In Jacksonville, the TRUE Commission (Taxation, Revenue, and Utilization of Expenditures) advises the city on fiscal policy.
A recent email to city leadership shows that, while you can take a commissioner off of the TRUE Commission, that doesn’t necessarily divest that person of vigilance.
Patti Anania, a former TRUE Commission member and wife of a defeated city council candidate from 2015, expressed displeasure with dilatory post-storm cleanup in the hardscrabble Arlington neighborhood.
“The City of Jacksonville has really let down its residents since Hurricane Matthew. It was bad enough that some residents and businesses have had to wait six weeks to have small piles of debris picked up. But, when an entire street’s regular household garbage gets missed and the residents do their due diligence by calling 630-CITY and also put in care tickets online the next day and for every day afterwards,” Anania writes.
“We then are told on Friday 11/18 that ‘they have until next Tuesday to pick it up’ is unacceptable. Tuesday is our regular scheduled pickup day. This is outrageous, for what we pay in contract fees to the solid waste companies this type of service should never happen.”
Anania then asserted that in her neighborhood, “very little bulk items (couches, furniture and other normal items) be removed. This contributes to the blight here in Arlington.”
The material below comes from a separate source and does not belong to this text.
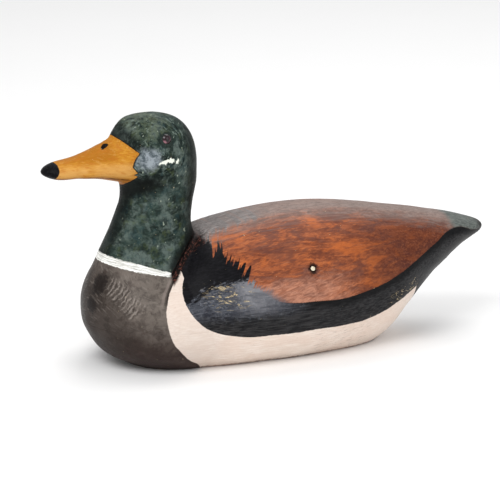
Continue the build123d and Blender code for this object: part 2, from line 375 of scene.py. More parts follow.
def detail_head(mesh):
    """Eyelids, nostrils and the modelling of the bill."""
    x, y, z = (coords(mesh) / MM).T
    side = np.abs(x)
    eye = np.hypot(y - EYE_Y, z - EYE_Z)
    eyelid = EYELID_LIFT * np.exp(-(((eye - EYELID_R) / EYELID_WIDTH) ** 2))
    lift = np.where(side > 10, eyelid, 0)
    # Nostril: a slit that rises to the rear.
    run_y, run_z = NOSTRIL_RUN
    along = (y - NOSTRIL_Y) * run_y + (z - NOSTRIL_Z) * run_z
    across = -(y - NOSTRIL_Y) * run_z + (z - NOSTRIL_Z) * run_y
    slit = (along / NOSTRIL_HALF_LENGTH) ** 2 + (across / NOSTRIL_HALF_WIDTH) ** 2
    lift -= np.where(z > 180, NOSTRIL_DEPTH * np.exp(-(slit**1.4)), 0)
    # The forehead leans back above the bill.
    height = np.exp(-(((z - FOREHEAD_Z) / FOREHEAD_REACH) ** 2))
    lift -= FOREHEAD_LEAN * smooth(-122, -131, y) * height
    # The bill narrows between its ridge and its cutting edges.
    bill = smooth(-132, -144, y) * smooth(-196, -180, y)
    waist = np.exp(-(((z - WAIST_Z) / WAIST_REACH) ** 2)) * smooth(4, 9, side)
    lift -= WAIST_DEPTH * bill * waist
    push(mesh, lift)


# ---------------------------------------------------------------- shader helpers

class Tree:
    """Short ways to add nodes to one material."""

    def __init__(self, name):
        self.material = bpy.data.materials.new(name)
        self.material.use_nodes = True
        self.nodes = self.material.node_tree.nodes
        self.links = self.material.node_tree.links
        self.nodes.clear()
        out = self.nodes.new("ShaderNodeOutputMaterial")
        self.shader = self.nodes.new("ShaderNodeBsdfPrincipled")
        self.links.new(self.shader.outputs[0], out.inputs[0])
        where = self.nodes.new("ShaderNodeTexCoord").outputs["Object"]
        scale = self.nodes.new("ShaderNodeVectorMath")
        scale.operation = "SCALE"
        scale.inputs["Scale"].default_value = 1 / MM
        self.links.new(where, scale.inputs[0])
        self.p = scale.outputs[0]
        split = self.nodes.new("ShaderNodeSeparateXYZ")
        self.links.new(self.p, split.inputs[0])
        self.x, self.y, self.z = split.outputs

    def put(self, value, socket):
        if isinstance(value, bpy.types.NodeSocket):
            self.links.new(value, socket)
        else:
            socket.default_value = value

    def math(self, operation, *values, clamp=False):
        node = self.nodes.new("ShaderNodeMath")
        node.operation = operation
        node.use_clamp = clamp
        for i, value in enumerate(values):
            self.put(value, node.inputs[i])
        return node.outputs[0]

    def chain(self, operation, values):
        """The operation done on the first two values, then on the result and the next."""
        total = values[0]
        for value in values[1:]:
            total = self.math(operation, total, value)
        return total

    def add(self, *values):
        return self.chain("ADD", values)

    def mul(self, *values):
        return self.chain("MULTIPLY", values)

    def lowest(self, *values):
        return self.chain("MINIMUM", values)

    def highest(self, *values):
        return self.chain("MAXIMUM", values)

    def sub(self, a, b):
        return self.math("SUBTRACT", a, b)

    def size(self, value):
        return self.math("ABSOLUTE", value)

    def fray(self, value, amount):
        """The value made uneven, so that an edge drawn from it is ragged."""
        return self.add(value, self.mul(self.ragged, amount))

    def step(self, value, low, high, to=(0.0, 1.0)):
        """Smooth rise from low to high, kept within its ends."""
        node = self.nodes.new("ShaderNodeMapRange")
        node.interpolation_type = "SMOOTHSTEP"
        self.put(value, node.inputs["Value"])
        node.inputs["From Min"].default_value = low
        node.inputs["From Max"].default_value = high
        node.inputs["To Min"].default_value = to[0]
        node.inputs["To Max"].default_value = to[1]
        return node.outputs[0]

    def curve(self, value, points, handle="AUTO_CLAMPED"):
        """A curve through (input, output) points, in millimetres."""
        xs, ys = [a for a, _ in points], [b for _, b in points]
        low, span = min(xs), max(xs) - min(xs)
        base, rise = min(ys), max(max(ys) - min(ys), 1e-6)
        node = self.nodes.new("ShaderNodeFloatCurve")
        line = node.mapping.curves[0]
        line.points[0].location = (0, (points[0][1] - base) / rise)
        line.points[1].location = (1, (points[-1][1] - base) / rise)
        for a, b in points[1:-1]:
            line.points.new((a - low) / span, (b - base) / rise)
        for point in line.points:
            point.handle_type = handle
        node.mapping.update()
        unit = self.math("MULTIPLY_ADD", value, 1 / span, -low / span, clamp=True)
        self.links.new(unit, node.inputs["Value"])
        return self.math("MULTIPLY_ADD", node.outputs[0], rise, base)

    def stretch(self, scale, turn=(0, 0, 0), shift=(0, 0, 0)):
        """Object position in millimetres in axes turned by turn, times scale along each."""
        node = self.nodes.new("ShaderNodeMapping")
        node.vector_type = "TEXTURE"
        node.inputs["Rotation"].default_value = [radians(a) for a in turn]
        node.inputs["Scale"].default_value = [1 / a for a in scale]
        node.inputs["Location"].default_value = [-a * 37 for a in shift]
        self.links.new(self.p, node.inputs["Vector"])
        return node.outputs[0]

    def noise(self, vector, scale=1.0, detail=3.0, rough=0.5, warp=0.0):
        """Noise from 0 to 1, centred on 0.5."""
        node = self.nodes.new("ShaderNodeTexNoise")
        self.put(vector, node.inputs["Vector"])
        node.inputs["Scale"].default_value = scale
        node.inputs["Detail"].default_value = detail
        node.inputs["Roughness"].default_value = rough
        node.inputs["Distortion"].default_value = warp
        return node.outputs["Fac"]

    def length(self, a, b):
        return self.math("SQRT", self.add(self.mul(a, a), self.mul(b, b)))

    def rings_about(self, y, z, across, along):
        """Noise drawn out into short arcs about a line parallel to X; across and along are
        in strokes per millimetre of radius and per radian."""
        dy, dz = self.add(self.y, -y), self.add(self.z, -z)
        radius = self.length(dy, dz)
        angle = self.math("ARCTAN2", dz, dy)
        node = self.nodes.new("ShaderNodeCombineXYZ")
        self.links.new(self.mul(radius, across), node.inputs[0])
        self.links.new(self.mul(angle, along), node.inputs[1])
        self.links.new(self.mul(self.x, 0.12), node.inputs[2])
        return self.noise(node.outputs[0], 1.0, 3.0, 0.6, 0.4)

    def distance(self, y, z, squash=1.0):
        """Distance from a line parallel to X, with heights counted squash times."""
        return self.length(self.add(self.y, -y), self.mul(self.add(self.z, -z), squash))

    def mix(self, amount, a, b):
        """Colour a where the amount is 0 and colour b where it is 1."""
        node = self.nodes.new("ShaderNodeMix")
        node.data_type = "RGBA"
        self.put(amount, node.inputs["Factor"])
        colours = [s for s in node.inputs if s.type == "RGBA"]
        for value, socket in zip((a, b), colours):
            self.put(value if isinstance(value, bpy.types.NodeSocket) else (*value, 1.0), socket)
        return [s for s in node.outputs if s.type == "RGBA"][0]

    def over(self, base, tone, *amounts):
        """The tone laid over the base, as strongly as the product of the amounts."""
        return self.mix(self.mul(*amounts), base, tone)

    def bump(self, height, distance, strength):
        node = self.nodes.new("ShaderNodeBump")
        node.inputs["Strength"].default_value = strength
        node.inputs["Distance"].default_value = distance
        self.links.new(height, node.inputs["Height"])
        return node.outputs[0]

    def finish(self, colour, roughness, normal=None, **constants):
        self.put(colour, self.shader.inputs["Base Color"])
        self.put(roughness, self.shader.inputs["Roughness"])
        if normal is not None:
            self.links.new(normal, self.shader.inputs["Normal"])
        for key, value in constants.items():
            self.shader.inputs[key.replace("_", " ")].default_value = value
        return self.material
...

Anania urges review of relevant contracts related to solid waste collection, while noting — as residents of Arlington do — the neighborhood is mired in a seemingly perpetual cycle of decline.
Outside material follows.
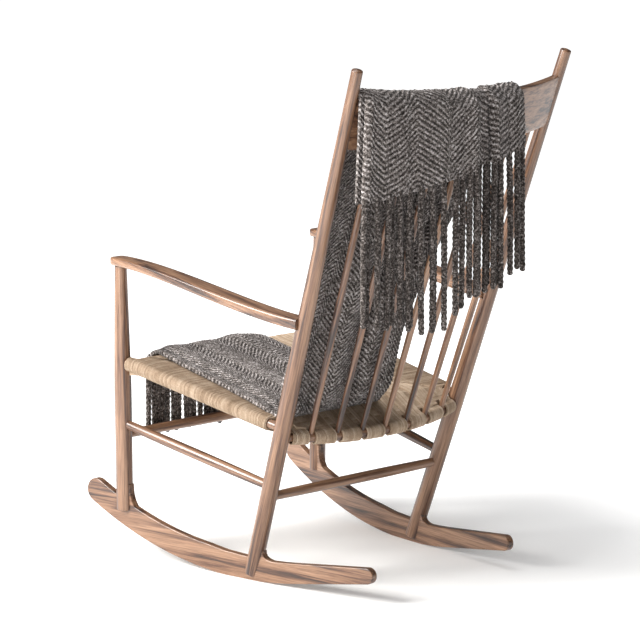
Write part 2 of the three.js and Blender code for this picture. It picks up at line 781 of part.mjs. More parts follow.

“The residents of Arlington were told almost two years ago, Feb. 11, 2015, by former Mayor Brown and JU’s President Tim Cost that the Renew Arlington Initiative was going to bring Arlington back to life. Arlington is worse now than it was then,” Anania observes, “with anchor restaurants and businesses such as Neros, Outback at Regency, Sears, Belk, Bed Bath & Beyond, and Walgreens all closing their doors.”